Begin COLLECTED MATERIAL
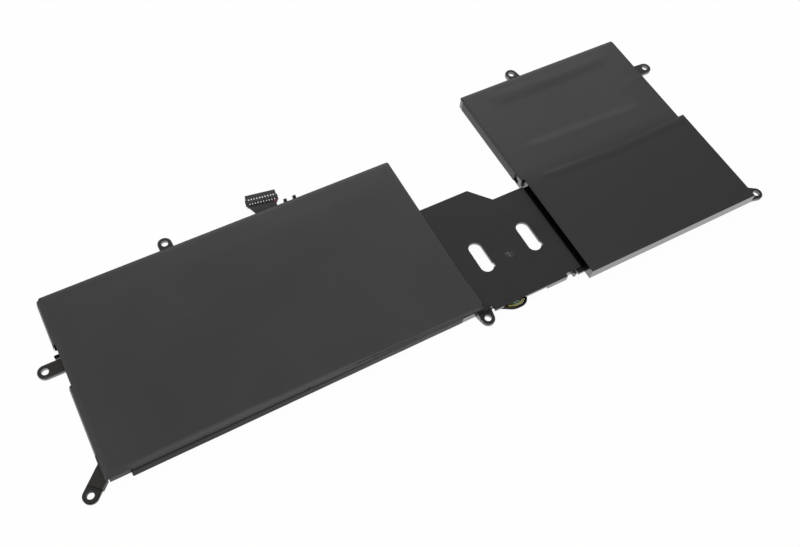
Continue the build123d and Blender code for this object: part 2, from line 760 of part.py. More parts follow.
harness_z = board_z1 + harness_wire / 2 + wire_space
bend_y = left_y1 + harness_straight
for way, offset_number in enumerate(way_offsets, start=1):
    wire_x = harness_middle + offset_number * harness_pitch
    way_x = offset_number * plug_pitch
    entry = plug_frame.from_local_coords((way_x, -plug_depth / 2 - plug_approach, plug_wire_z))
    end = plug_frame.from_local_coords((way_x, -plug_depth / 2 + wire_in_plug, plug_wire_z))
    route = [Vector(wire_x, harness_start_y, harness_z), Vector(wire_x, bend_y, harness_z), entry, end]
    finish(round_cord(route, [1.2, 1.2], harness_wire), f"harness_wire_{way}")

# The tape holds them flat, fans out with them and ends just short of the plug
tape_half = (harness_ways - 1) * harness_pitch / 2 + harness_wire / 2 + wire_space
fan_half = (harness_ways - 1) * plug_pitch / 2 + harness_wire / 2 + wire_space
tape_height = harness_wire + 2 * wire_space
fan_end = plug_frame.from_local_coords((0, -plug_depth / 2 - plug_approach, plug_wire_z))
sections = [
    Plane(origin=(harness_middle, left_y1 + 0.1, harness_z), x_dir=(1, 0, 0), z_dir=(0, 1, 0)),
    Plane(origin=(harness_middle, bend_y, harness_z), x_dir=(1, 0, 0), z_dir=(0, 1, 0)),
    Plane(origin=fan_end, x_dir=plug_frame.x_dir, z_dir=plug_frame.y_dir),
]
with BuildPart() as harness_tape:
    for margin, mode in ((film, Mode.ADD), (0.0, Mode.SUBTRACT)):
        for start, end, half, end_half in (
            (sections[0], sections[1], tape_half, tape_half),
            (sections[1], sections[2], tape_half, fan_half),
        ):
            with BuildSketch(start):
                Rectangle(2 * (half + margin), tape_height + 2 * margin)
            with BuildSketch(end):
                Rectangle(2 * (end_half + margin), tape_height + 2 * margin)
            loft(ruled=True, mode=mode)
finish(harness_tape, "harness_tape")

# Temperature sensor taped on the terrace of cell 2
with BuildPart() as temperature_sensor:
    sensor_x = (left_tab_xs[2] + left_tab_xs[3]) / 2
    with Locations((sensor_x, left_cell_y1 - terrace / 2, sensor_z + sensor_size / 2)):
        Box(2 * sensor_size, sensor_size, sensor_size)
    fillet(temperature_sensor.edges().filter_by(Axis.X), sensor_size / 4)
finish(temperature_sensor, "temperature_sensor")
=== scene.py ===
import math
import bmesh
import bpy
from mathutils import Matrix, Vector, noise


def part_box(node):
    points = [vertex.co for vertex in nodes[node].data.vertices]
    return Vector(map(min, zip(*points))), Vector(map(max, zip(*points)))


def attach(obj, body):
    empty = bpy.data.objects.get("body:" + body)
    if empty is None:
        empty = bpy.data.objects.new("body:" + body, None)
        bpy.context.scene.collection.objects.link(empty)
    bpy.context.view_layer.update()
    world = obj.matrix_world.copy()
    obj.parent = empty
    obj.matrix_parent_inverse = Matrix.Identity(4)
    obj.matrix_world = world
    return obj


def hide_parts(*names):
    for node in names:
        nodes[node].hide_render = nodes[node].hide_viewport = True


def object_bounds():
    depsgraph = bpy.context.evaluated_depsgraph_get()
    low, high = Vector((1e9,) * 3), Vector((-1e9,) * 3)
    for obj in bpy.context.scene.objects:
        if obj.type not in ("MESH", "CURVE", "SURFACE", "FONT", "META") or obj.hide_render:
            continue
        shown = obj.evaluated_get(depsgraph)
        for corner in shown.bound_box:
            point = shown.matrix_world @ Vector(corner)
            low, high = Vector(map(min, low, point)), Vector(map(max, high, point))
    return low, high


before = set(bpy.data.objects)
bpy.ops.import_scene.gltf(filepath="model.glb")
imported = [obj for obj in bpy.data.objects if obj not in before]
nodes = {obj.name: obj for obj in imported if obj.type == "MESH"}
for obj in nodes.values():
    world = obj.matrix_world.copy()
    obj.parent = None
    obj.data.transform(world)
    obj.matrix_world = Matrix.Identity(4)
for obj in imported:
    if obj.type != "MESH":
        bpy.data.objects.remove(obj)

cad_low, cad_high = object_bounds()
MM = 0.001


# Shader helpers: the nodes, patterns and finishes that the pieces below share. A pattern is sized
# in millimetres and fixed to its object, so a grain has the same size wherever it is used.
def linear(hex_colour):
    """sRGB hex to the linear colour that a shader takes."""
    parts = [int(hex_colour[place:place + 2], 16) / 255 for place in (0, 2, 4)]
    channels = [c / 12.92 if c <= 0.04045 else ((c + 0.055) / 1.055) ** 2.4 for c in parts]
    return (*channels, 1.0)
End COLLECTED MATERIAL
**WRITTEN EXERCISE**
Your output shall consist solely of the lines from the line with "# Temperature sensor" to the line with "if obj.type not", reproduced exactly, both ends included.

**TASK RESPONSE**
# Temperature sensor taped on the terrace of cell 2
with BuildPart() as temperature_sensor:
    sensor_x = (left_tab_xs[2] + left_tab_xs[3]) / 2
    with Locations((sensor_x, left_cell_y1 - terrace / 2, sensor_z + sensor_size / 2)):
        Box(2 * sensor_size, sensor_size, sensor_size)
    fillet(temperature_sensor.edges().filter_by(Axis.X), sensor_size / 4)
finish(temperature_sensor, "temperature_sensor")
=== scene.py ===
import math
import bmesh
import bpy
from mathutils import Matrix, Vector, noise


def part_box(node):
    points = [vertex.co for vertex in nodes[node].data.vertices]
    return Vector(map(min, zip(*points))), Vector(map(max, zip(*points)))


def attach(obj, body):
    empty = bpy.data.objects.get("body:" + body)
    if empty is None:
        empty = bpy.data.objects.new("body:" + body, None)
        bpy.context.scene.collection.objects.link(empty)
    bpy.context.view_layer.update()
    world = obj.matrix_world.copy()
    obj.parent = empty
    obj.matrix_parent_inverse = Matrix.Identity(4)
    obj.matrix_world = world
    return obj


def hide_parts(*names):
    for node in names:
        nodes[node].hide_render = nodes[node].hide_viewport = True


def object_bounds():
    depsgraph = bpy.context.evaluated_depsgraph_get()
    low, high = Vector((1e9,) * 3), Vector((-1e9,) * 3)
    for obj in bpy.context.scene.objects:
        if obj.type not in ("MESH", "CURVE", "SURFACE", "FONT", "META") or obj.hide_render:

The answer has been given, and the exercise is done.